Fennel, also known as Florence fennel, is hardy, perennial herb that is indigenous to the shores of the Mediterranean, but today is found many parts of the world, especially on dry soils near the sea-coast and on riverbanks.Known as the Florence fennel, it has a bulb as its base, with stalks emerging from the soil, carrying yellow flowers and distinctive feathery leaves. It has a mild anise-like flavor, but is more aromatic and sweeter. The bulbs are eaten as a vegetable, both raw and cooked. In Italian, fennel is finocchio. In North American supermarkets, including my local Shaws, it is often mislabeled as "anise".

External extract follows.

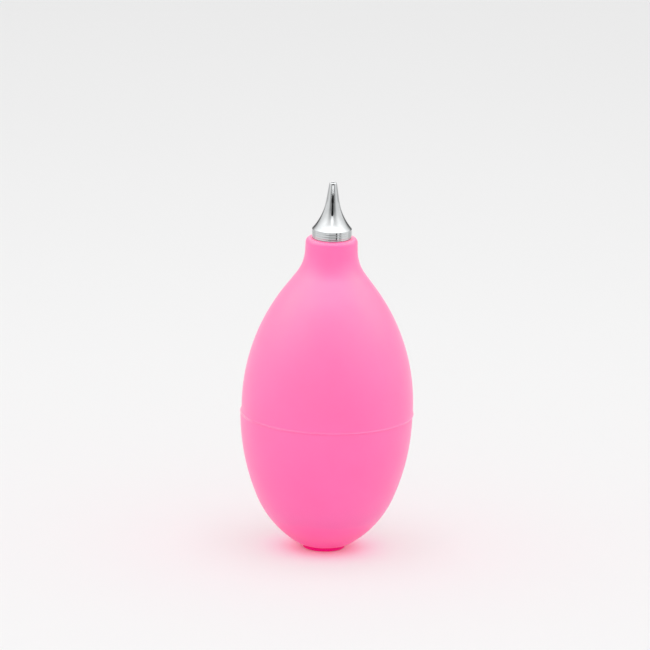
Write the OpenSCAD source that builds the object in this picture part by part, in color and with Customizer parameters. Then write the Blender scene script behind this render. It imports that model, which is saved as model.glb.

Fennel has become quite common along roadsides, in pastures, and in other open sites in many areas, including northern Europe, the United States, southern Canada and in much of Asia and Australia. It propagates well by seed, and is considered an invasive species and a weed in Australia and the United States. We can attest to its presence in Italy - we quite often find it growing by the side of the road during our bike adventures.
The bulb, foliage, and seeds of the fennel plant are all used in cooking. Fennel pollen is the most potent form of fennel, but also the most expensive, and you will sometimes see it used as a garnish in upscale restaurants. Dried fennel seed is an aromatic, anise-flavored spice, brown or green in color when fresh, eventually turning a dull grey as it ages. The leaves are delicately flavored and similar in shape to those of dill, and with their lacy appearance make a very attractive garnish. The bulb is a crisp, hardy root vegetable and may be sauteed, stewed, braised, grilled, or eaten raw.
Fennel features prominently in Italian cuisine, where bulbs and fronds are used, both raw and cooked, in side dishes, salads, pastas, vegetable dishes and risottos. Fennel seed is a common ingredient in Italian sausages and meatballs and northern European rye breads.
Fennel’s distinctive anise flavor makes it a natural partner to fish, so it is a common ingredient in the seafood based cuisine of the Veneto coast. Throughout the region, it features prominently in the cuisine, from accompanying artichokes in the spring and summer (Finocchi e “Castraure” di Carciofini in Tegame) , to Finoci in Salata, a classic winter dish of the Vincentino. The seeds are often used to season the salume and sopressa of this region and those to the north - Trentino Alto-Adige.